Towards understanding the influence of Human Movement on Aerosol Dispersion

Human movement strengthens aerosol transmission within indoor spaces and the exhaled flow from humans acts as a jet dispersing the expelled air in the near field. This experimental study investigates both these mechanisms using a moving cylinder with a horizontal jet that originates from the face of a translating cylinder. Under the principle of dynamic similarity, a cylinder that replicates the human form (at 1/10th scale) is fabricated with an internal orifice to eject horizontal jet flow at a Reynolds number equivalent to the average human expiration rate. The cylinder is translated across the transparent water tank at a constant speed which is dynamically equivalent to human walking speed.
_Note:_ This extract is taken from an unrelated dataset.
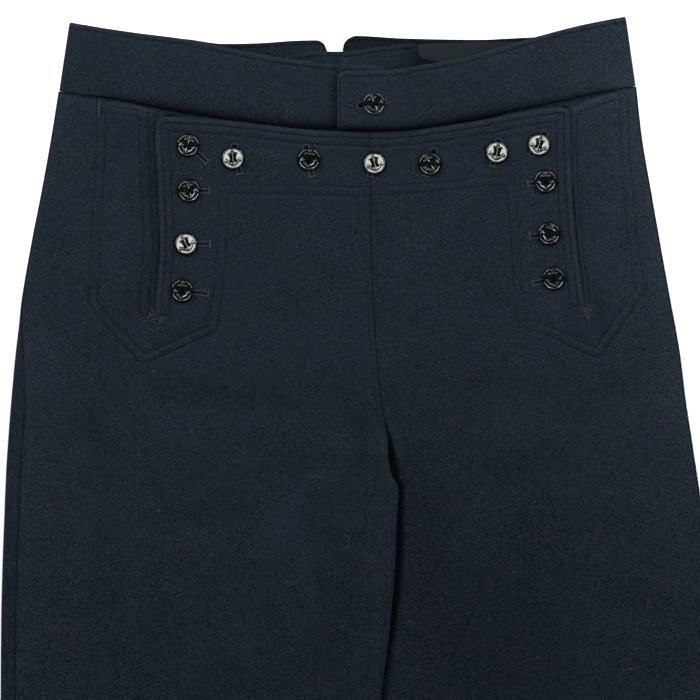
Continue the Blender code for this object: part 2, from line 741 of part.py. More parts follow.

Initial measurements of colour dye ejection from the stationary cylinder noted the highly dispersive nature of the horizontal jet. However, the jet dynamics were completely overwhelmed by the movement of the cylinder. High velocity regions directed towards the cylinder in the downstream region were observed on both planes together with a strong pull towards the base of the cylinder. Additionally, we observed vortical regions that extended downstream, which potentially gives rise to barriers containing contaminants in a particular region. These findings imply that the aerosols expelled by a walking human could be transported relatively greater distances as they are trapped by the shear layers. However, the downwash could lead to a portion of the aerosol being dragged towards the floor mitigating risks to others.